Keep notes on where every date came from. If you later apply for a historic plaque or designation, or simply pass a research binder to the next owner, the citations matter as much as the conclusion.
Frequently Asked Questions
Is the "year built" on Zillow or my tax record accurate?
Often, but not reliably. Real estate sites copy the county assessor's figure, which may be an estimate, a rounded guess (years like 1900 are notorious placeholders), or an "effective year" reset by a major remodel. Verify it against deeds, permits, maps, and directories before trusting it.
How can I find out when my house was built for free?
Almost the entire search is free: county assessor and recorder records are public, Sanborn maps are free at the Library of Congress, city directories are free at libraries and the Internet Archive, building departments charge little or nothing to look up permits, and historical societies help for free or a small donation.
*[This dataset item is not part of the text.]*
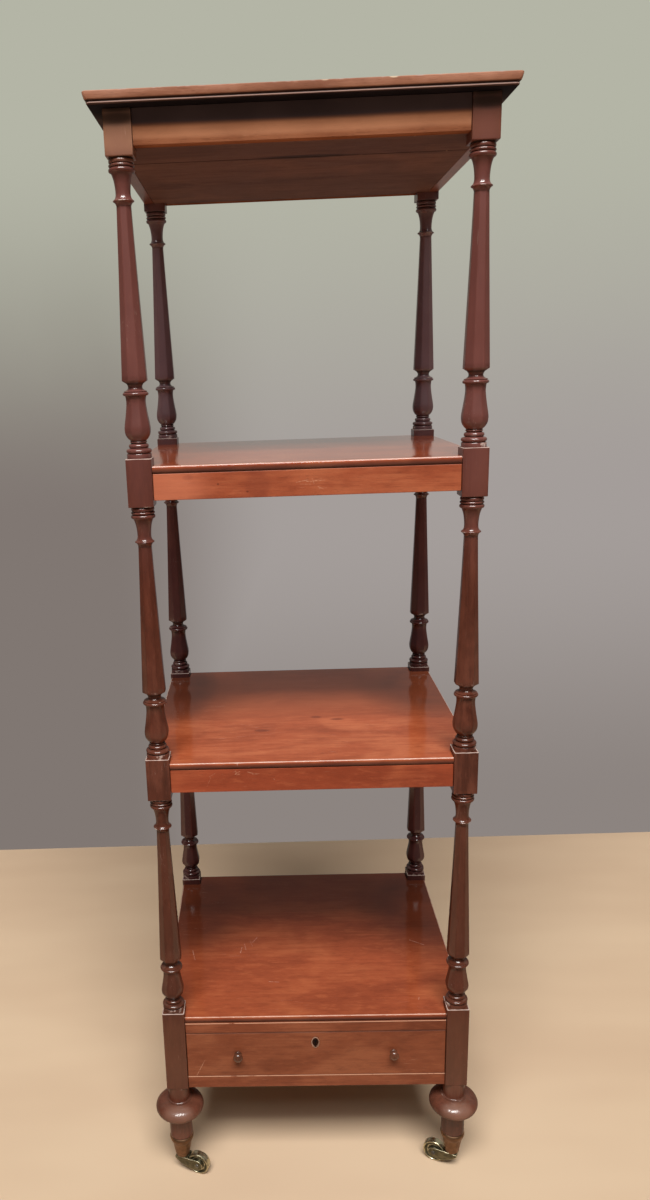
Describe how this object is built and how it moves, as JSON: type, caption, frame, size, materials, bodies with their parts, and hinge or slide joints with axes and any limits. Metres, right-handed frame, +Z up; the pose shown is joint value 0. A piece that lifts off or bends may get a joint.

What if my house predates the county's records?
Push into older sources: county histories and atlases, tax lists, state archives, early plat maps, and original land patents (searchable free at glorecords.blm.gov for public-land states). Then let the building testify — nail types, framing methods, and saw marks can place a house within a couple of decades even with no paperwork at all.
Can a house have two "built" dates?
Effectively yes. Many houses were substantially rebuilt, moved, or enlarged, and assessors sometimes record the remodel year. If the physical evidence and the records disagree, you may be looking at an older core inside a newer shell — date each part separately.